— Instruction —
Using the records below, quote only the span that opens with the line containing "Write part 2" and closes with the line containing "tell the finishes", exactly and inclusively.

....................

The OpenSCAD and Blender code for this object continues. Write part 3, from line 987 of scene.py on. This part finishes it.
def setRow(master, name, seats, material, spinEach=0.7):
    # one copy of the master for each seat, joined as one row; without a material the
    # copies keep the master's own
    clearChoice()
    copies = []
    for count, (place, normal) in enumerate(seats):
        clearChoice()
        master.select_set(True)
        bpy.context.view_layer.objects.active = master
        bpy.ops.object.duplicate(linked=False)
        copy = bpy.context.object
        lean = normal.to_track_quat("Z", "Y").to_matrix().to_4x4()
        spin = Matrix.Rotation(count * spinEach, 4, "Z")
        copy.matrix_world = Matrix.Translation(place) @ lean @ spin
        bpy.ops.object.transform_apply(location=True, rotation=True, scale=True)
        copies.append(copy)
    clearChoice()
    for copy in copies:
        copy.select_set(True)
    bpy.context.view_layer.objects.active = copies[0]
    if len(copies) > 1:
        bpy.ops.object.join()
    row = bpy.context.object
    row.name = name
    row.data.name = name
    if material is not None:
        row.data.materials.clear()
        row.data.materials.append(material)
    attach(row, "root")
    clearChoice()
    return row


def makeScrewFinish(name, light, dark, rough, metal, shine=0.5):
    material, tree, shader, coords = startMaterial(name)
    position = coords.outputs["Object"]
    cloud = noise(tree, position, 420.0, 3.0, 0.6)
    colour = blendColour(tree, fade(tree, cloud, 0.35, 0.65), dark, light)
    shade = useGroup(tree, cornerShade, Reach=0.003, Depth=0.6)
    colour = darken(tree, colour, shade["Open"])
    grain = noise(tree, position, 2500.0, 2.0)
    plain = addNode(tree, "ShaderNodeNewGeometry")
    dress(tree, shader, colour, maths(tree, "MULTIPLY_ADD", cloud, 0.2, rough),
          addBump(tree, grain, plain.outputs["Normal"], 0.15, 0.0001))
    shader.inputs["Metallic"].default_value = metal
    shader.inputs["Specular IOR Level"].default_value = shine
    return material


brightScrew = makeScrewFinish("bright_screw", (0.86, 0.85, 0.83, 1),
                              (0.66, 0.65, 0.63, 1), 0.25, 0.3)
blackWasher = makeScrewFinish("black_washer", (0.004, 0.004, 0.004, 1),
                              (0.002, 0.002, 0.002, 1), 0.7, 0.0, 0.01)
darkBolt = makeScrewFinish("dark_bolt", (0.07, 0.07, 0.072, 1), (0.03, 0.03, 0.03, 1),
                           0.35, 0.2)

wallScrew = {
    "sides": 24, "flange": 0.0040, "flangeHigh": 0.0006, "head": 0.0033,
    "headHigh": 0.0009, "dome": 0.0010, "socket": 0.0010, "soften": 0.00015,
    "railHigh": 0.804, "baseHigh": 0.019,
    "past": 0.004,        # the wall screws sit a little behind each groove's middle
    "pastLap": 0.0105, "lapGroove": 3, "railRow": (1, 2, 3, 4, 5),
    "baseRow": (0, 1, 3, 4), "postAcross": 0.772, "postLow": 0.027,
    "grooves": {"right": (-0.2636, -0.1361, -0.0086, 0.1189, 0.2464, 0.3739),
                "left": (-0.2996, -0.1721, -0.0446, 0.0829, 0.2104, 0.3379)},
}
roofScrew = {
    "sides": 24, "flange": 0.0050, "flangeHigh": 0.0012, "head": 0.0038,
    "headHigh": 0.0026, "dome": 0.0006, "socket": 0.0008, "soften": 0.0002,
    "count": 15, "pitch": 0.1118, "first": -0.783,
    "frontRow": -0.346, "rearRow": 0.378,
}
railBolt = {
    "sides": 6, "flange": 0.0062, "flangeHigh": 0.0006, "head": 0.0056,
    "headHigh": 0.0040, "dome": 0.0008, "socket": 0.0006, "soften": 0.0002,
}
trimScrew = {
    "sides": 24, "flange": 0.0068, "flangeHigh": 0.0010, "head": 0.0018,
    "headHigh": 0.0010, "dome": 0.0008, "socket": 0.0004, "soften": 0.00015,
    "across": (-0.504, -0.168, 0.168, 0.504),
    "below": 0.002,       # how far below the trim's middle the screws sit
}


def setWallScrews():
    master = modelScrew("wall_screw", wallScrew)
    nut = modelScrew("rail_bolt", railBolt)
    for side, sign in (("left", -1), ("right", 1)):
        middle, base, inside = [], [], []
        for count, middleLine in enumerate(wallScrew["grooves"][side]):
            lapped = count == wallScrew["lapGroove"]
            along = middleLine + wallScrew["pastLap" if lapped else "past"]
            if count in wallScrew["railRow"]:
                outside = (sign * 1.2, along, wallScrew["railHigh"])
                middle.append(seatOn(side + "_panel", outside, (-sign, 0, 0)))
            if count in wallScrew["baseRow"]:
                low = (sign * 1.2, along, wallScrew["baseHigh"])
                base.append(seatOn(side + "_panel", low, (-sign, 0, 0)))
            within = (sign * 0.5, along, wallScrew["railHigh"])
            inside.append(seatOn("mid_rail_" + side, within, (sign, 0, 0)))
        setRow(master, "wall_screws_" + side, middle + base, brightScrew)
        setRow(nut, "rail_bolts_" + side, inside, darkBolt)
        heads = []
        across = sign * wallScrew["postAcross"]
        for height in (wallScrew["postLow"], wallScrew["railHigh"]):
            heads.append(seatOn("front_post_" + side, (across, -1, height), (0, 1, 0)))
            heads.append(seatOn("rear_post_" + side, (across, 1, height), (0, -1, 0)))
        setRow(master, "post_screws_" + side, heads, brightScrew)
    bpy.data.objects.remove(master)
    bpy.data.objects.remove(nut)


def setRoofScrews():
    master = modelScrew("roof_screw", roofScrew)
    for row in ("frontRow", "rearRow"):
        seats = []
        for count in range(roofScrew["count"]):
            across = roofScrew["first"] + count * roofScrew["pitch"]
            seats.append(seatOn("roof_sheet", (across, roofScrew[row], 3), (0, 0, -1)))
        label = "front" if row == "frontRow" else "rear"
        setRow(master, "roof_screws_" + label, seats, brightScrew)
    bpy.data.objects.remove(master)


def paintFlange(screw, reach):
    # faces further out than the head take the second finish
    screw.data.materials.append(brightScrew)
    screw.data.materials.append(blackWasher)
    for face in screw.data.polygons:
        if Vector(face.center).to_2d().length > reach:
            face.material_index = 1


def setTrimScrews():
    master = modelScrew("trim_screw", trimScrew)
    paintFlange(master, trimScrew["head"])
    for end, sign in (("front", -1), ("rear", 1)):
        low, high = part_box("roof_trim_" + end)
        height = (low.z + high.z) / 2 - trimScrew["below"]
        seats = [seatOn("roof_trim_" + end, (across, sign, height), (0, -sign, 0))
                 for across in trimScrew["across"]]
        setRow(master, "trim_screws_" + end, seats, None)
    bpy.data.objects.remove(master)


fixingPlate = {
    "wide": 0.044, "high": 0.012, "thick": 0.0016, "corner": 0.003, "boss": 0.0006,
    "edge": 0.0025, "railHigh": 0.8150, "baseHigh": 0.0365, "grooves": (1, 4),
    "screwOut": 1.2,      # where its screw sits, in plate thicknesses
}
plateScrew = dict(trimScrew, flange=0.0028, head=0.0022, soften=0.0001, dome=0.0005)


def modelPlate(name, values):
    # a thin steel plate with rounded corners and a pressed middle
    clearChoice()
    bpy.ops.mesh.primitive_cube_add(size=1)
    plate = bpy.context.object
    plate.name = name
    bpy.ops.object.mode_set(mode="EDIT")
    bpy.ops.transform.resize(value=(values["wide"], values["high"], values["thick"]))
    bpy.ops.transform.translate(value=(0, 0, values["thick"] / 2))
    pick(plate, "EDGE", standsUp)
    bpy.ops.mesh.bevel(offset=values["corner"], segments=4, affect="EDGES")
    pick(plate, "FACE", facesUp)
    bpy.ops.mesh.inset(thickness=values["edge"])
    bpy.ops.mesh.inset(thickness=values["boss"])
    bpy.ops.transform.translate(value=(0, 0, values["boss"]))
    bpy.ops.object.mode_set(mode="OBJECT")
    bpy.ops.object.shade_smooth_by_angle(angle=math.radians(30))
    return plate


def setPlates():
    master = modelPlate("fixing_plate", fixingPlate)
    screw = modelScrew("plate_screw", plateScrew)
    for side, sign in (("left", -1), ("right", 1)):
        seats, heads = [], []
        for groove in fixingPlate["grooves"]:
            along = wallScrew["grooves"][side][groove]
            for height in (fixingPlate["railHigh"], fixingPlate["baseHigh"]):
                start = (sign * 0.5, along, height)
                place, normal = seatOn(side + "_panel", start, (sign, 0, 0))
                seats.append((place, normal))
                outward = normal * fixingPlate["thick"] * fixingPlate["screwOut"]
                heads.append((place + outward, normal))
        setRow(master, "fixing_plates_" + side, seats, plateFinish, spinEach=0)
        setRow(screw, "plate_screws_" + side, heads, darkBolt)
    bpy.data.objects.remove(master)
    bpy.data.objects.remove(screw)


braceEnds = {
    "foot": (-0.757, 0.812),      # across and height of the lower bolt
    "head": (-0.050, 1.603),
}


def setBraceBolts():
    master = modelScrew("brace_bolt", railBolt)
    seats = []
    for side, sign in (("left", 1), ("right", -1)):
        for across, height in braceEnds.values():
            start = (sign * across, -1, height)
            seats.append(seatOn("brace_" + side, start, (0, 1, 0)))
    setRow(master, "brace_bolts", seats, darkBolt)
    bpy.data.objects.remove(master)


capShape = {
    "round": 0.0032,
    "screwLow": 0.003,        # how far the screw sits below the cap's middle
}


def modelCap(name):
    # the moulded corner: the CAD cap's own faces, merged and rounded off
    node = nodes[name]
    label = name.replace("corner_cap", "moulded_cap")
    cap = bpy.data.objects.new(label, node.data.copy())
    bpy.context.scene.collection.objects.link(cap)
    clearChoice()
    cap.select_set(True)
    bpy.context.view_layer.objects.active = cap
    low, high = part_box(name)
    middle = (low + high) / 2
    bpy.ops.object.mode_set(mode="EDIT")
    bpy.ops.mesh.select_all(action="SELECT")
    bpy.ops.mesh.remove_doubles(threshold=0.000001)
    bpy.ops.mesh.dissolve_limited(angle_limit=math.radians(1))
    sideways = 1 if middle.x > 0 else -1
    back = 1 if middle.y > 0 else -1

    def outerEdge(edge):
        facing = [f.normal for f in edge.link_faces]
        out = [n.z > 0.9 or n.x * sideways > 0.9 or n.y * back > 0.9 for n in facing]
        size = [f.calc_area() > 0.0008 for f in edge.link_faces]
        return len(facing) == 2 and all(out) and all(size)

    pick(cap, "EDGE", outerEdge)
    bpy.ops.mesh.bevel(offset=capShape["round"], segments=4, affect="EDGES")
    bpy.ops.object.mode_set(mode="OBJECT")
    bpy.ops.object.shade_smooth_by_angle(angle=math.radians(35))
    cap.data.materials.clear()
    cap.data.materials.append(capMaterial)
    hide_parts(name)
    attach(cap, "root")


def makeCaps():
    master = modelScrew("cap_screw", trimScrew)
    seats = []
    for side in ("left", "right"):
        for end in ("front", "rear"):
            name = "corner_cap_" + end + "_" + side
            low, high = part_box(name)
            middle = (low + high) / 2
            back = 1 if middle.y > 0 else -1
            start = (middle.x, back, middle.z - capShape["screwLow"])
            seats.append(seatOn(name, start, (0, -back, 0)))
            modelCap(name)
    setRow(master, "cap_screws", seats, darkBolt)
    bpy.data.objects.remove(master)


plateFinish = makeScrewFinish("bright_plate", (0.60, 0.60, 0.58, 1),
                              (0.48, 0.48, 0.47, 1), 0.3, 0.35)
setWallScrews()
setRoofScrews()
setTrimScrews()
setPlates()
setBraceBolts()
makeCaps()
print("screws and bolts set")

....................

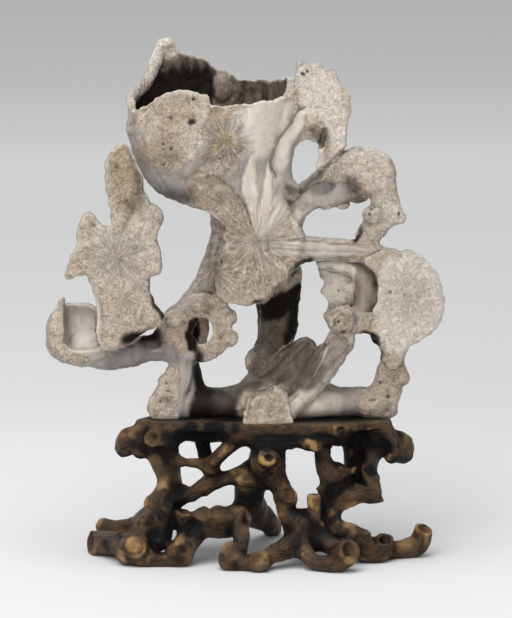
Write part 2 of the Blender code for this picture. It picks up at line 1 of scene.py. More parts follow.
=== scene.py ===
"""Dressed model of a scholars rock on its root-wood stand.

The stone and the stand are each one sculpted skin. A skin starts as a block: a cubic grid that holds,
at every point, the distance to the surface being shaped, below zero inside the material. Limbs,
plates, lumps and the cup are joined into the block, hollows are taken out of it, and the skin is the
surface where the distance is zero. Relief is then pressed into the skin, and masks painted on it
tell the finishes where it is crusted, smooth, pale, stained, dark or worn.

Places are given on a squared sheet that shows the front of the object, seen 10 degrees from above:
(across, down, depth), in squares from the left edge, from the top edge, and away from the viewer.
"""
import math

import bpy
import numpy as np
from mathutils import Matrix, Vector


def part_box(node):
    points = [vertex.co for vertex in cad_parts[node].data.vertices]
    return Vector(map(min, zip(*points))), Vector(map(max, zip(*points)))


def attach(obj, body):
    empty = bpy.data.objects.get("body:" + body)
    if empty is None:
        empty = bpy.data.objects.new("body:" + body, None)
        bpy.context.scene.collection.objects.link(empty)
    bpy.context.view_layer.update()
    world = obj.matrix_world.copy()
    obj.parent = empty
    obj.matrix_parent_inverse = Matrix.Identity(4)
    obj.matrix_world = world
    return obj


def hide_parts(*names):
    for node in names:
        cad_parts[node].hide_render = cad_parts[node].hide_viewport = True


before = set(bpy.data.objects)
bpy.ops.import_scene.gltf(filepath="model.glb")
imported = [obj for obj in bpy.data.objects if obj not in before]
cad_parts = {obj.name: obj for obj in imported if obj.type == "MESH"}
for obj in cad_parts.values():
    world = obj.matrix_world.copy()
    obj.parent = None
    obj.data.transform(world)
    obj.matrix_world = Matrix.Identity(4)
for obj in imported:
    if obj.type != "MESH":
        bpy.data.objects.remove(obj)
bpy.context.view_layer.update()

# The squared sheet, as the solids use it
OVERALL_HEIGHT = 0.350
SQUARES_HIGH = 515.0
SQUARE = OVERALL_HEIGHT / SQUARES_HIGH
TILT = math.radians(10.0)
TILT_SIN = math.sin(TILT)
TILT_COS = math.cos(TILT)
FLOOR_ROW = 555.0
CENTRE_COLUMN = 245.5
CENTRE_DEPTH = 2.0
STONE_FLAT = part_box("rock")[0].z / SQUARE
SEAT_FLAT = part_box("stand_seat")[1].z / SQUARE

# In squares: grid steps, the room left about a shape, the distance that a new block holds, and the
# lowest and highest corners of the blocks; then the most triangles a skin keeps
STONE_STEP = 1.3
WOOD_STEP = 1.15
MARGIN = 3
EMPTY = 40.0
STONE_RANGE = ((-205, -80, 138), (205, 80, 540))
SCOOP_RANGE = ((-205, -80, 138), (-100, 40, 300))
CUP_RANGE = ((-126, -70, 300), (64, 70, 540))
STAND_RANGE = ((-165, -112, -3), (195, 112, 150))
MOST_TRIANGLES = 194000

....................

— Reply to the exercise —
Write part 2 of the Blender code for this picture. It picks up at line 1 of scene.py. More parts follow.
=== scene.py ===
"""Dressed model of a scholars rock on its root-wood stand.

The stone and the stand are each one sculpted skin. A skin starts as a block: a cubic grid that holds,
at every point, the distance to the surface being shaped, below zero inside the material. Limbs,
plates, lumps and the cup are joined into the block, hollows are taken out of it, and the skin is the
surface where the distance is zero. Relief is then pressed into the skin, and masks painted on it
tell the finishes where it is crusted, smooth, pale, stained, dark or worn.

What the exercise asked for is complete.